Yes. Ever since I moved into this lady’s apartment, every day seems like a trial. Do you know how hard it is to hold your bladder from 6:40 all the way until 4:20?
I can imagine it gets exhausting. Does Molly let you out before she leaves for work every morning?
Of course she does, she’s not that cruel. I wake up in the morning, wake her up, get some kibble, take a dump behind the bush in the park across the street, come back inside, and sit on my blanket for eight hours. Dinner is the highlight of my day, and a meal of those small brown pellets of pro-teens and cards, or whatever Molly’s always going on about, is not as satisfying as these people think it is to us. Nothing compared to a juicy weenie.
Have you tried listening to some uplifting music while Molly’s at work? Some of my other patients have learned how to control the stereos in their apartments.
Yeah, I’ve tried, but Molly keeps it on the damn classical station, and my paws are too big to change it. On top of this, there are these ugly cats that are always on the fire escape out the window, taunting me. I wish Frank was here.
I’m so sorry. But come on, Houndson, there has to be something in life worth living for.
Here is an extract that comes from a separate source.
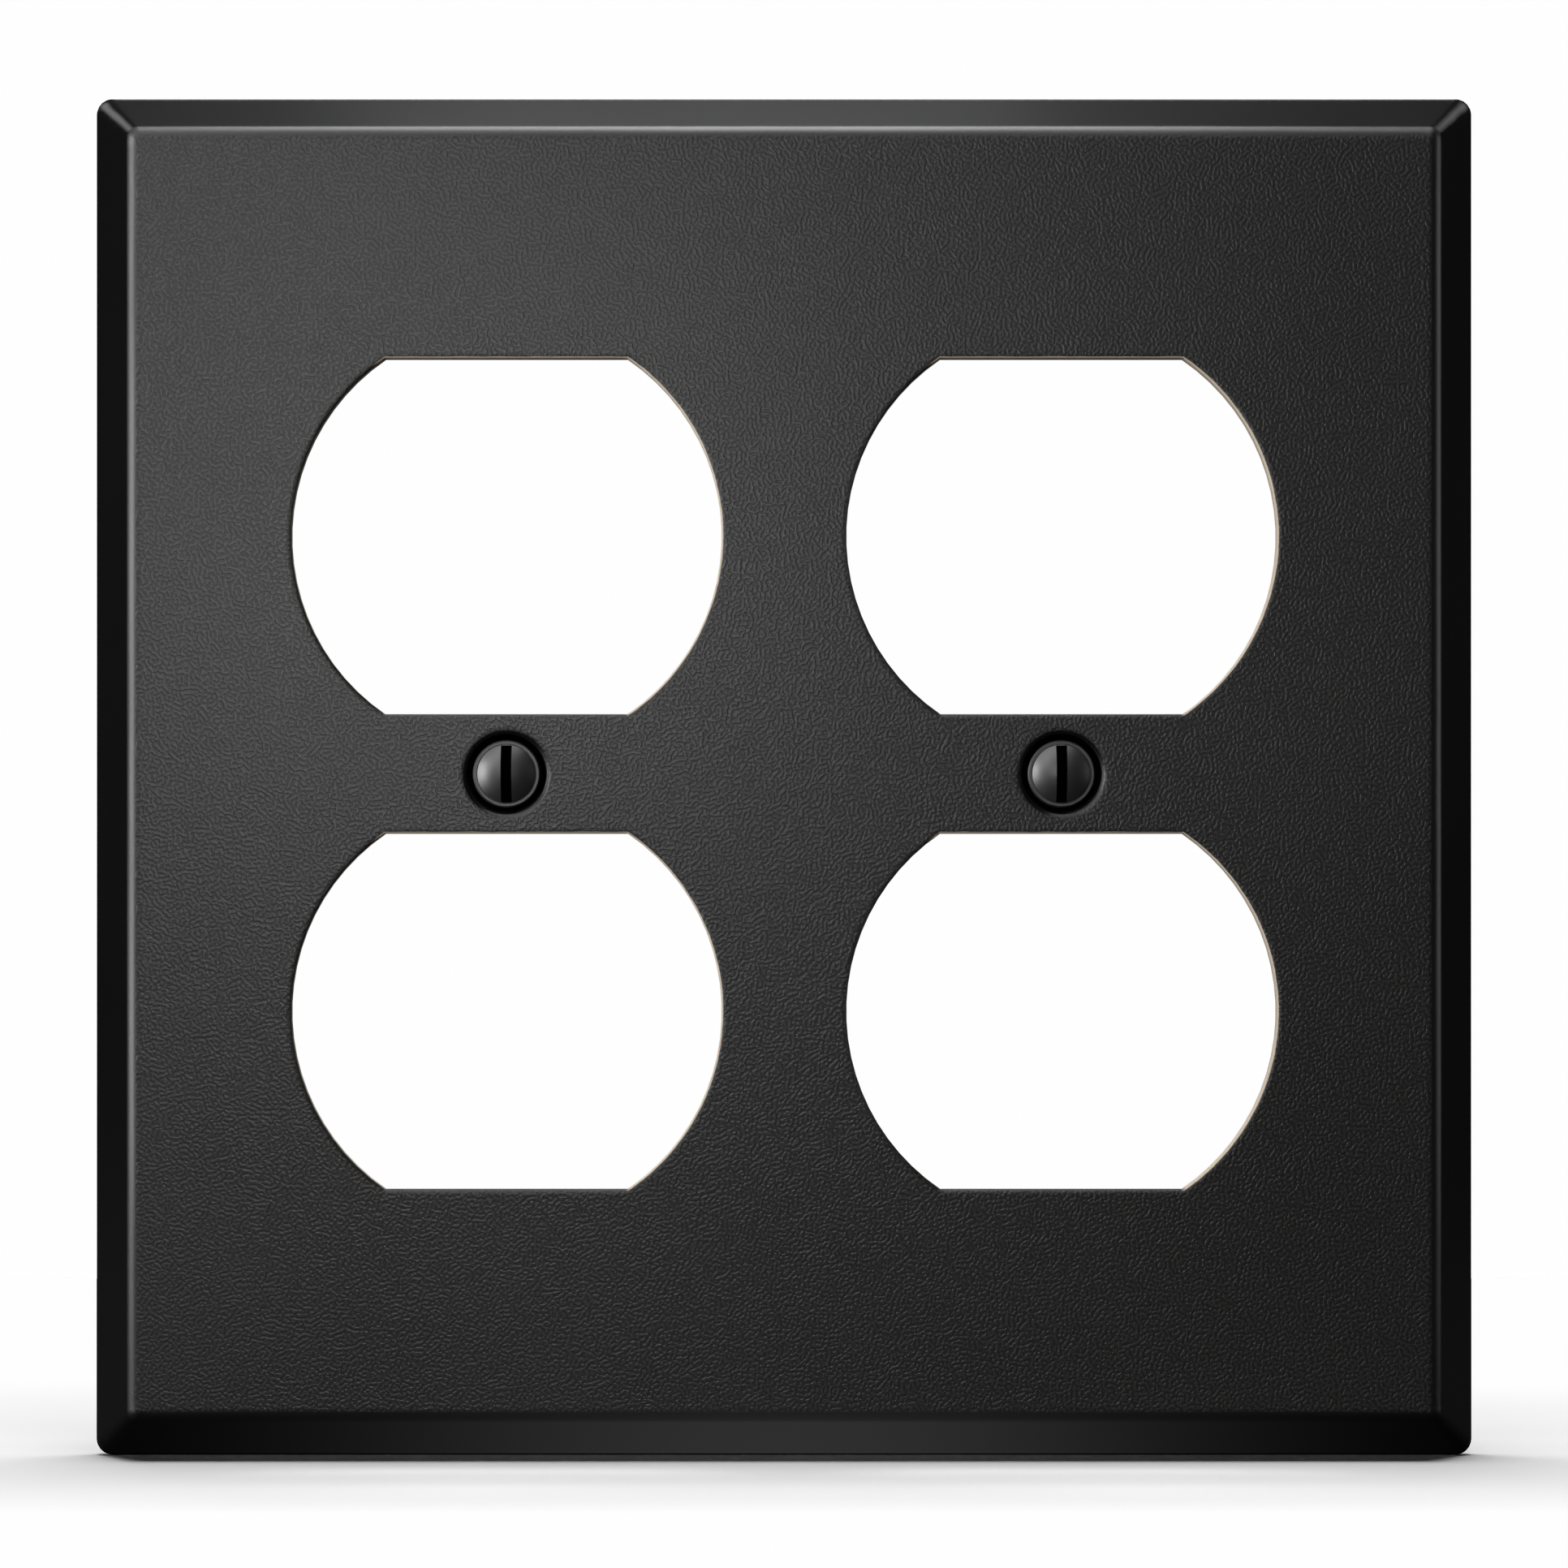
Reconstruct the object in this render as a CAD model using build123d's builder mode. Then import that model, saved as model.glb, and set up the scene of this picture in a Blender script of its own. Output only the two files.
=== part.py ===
from build123d import *
import math
import os

# Two-gang duplex wall plate: a stamped, wrinkle-coated steel cover with four
# receptacle openings and two captive slotted oval-head screws.
#
# Row frame: the wall is the plane y = 0, the room is on the -Y side.
# +X is to the right as seen from the room, +Z is up.
# Every "depth" below is measured backwards from the front face.

# ---------------------------------------------------------------- dimensions
# steel plate
PLATE_W = 115.9          # overall width, two-gang size (4 9/16 in)
PLATE_H = 114.3          # overall height (4 1/2 in)
PLATE_D = 5.6            # height of the front face above the wall
SHEET = 0.95             # steel thickness, coating included
BEVEL = 3.8              # how far the sloping border reaches inwards
SKIRT = 0.7              # straight rim that meets the wall
RIM_CORNER_R = 1.3       # corner radius, seen from the front, at the rim
FACE_CORNER_R = 0.7      # the same where the border meets the front face
FOLD_R = 1.2             # outside bend between front face and border
KNEE_R = 0.8             # outside bend between border and skirt

# receptacle openings
GANG = 46.04             # one device to the next (1 13/16 in)
FACE_PITCH = 39.4        # upper opening to lower opening
OPEN_D = 35.7            # diameter of the round sides
OPEN_FLATS = 29.5        # between the straight top and bottom
OPEN_EDGE_R = 0.15       # roll-over left by the punch on the front edge

# drawn recess for each screw head
RECESS_R = 3.75          # radius where the recess leaves the front face
RECESS_LIP_R = 0.5       # bend radius of its lip
RECESS_DRAFT = 12.0      # degrees between its wall and its axis
RECESS_DEPTH = 1.0       # front face to recess floor
RECESS_TOE_R = 0.2       # inside radius at the foot of its wall
HOLE_R = 2.0             # clearance hole for the 6-32 screw
SEAT_GAP = 0.03          # coating clearance under the screw head

# 6-32 UNC x 1/2 in slotted oval-head screw with a trimmed head
HEAD_R = 2.8             # outside radius of the head
HEAD_RING_DEPTH = 0.25   # front face to the top of the head's rim
HEAD_LAND = 0.2          # thickness of that rim
HEAD_RING_EDGE_R = 0.12  # rounding of the rim's outer edge
DOME_R = 2.42            # radius of the dome's foot
DOME_RISE = 0.78         # dome above the rim
GROOVE_W = 0.07          # hairline groove between the rim and the dome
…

It’s been pretty hard, lately, although there is one thing I’ll always have. Before Frank died, he showed me where all the hot dog vendors throw away whatever they don’t sell at the end of the day. There’s this little alley that Molly takes me past every evening on my walk, and it feels for a moment like I’ve been lifted up to heaven. If I’m lucky, I can tug on my leash hard enough that her fingers will slip, and lucky for me, Molly isn’t very fast.
Well that’s nice. Here’s what I think you should do: try to savor everything you have in life. Every bowl of kibble, every bark at the cats on the fire escape, enjoy it all. Remember that even the hardest parts of life are still worth living.
Thank you so much, Dogtor Biscuit. It’s been pretty hard for me lately. By the way, you gonna finish that turkey sandwich?
Nah, it’s all yours, buddy. By the way, I attached your prescription for your antidepressant to your collar, so just run down to the CVS and pick it up. Stay strong, Houndson, it gets better.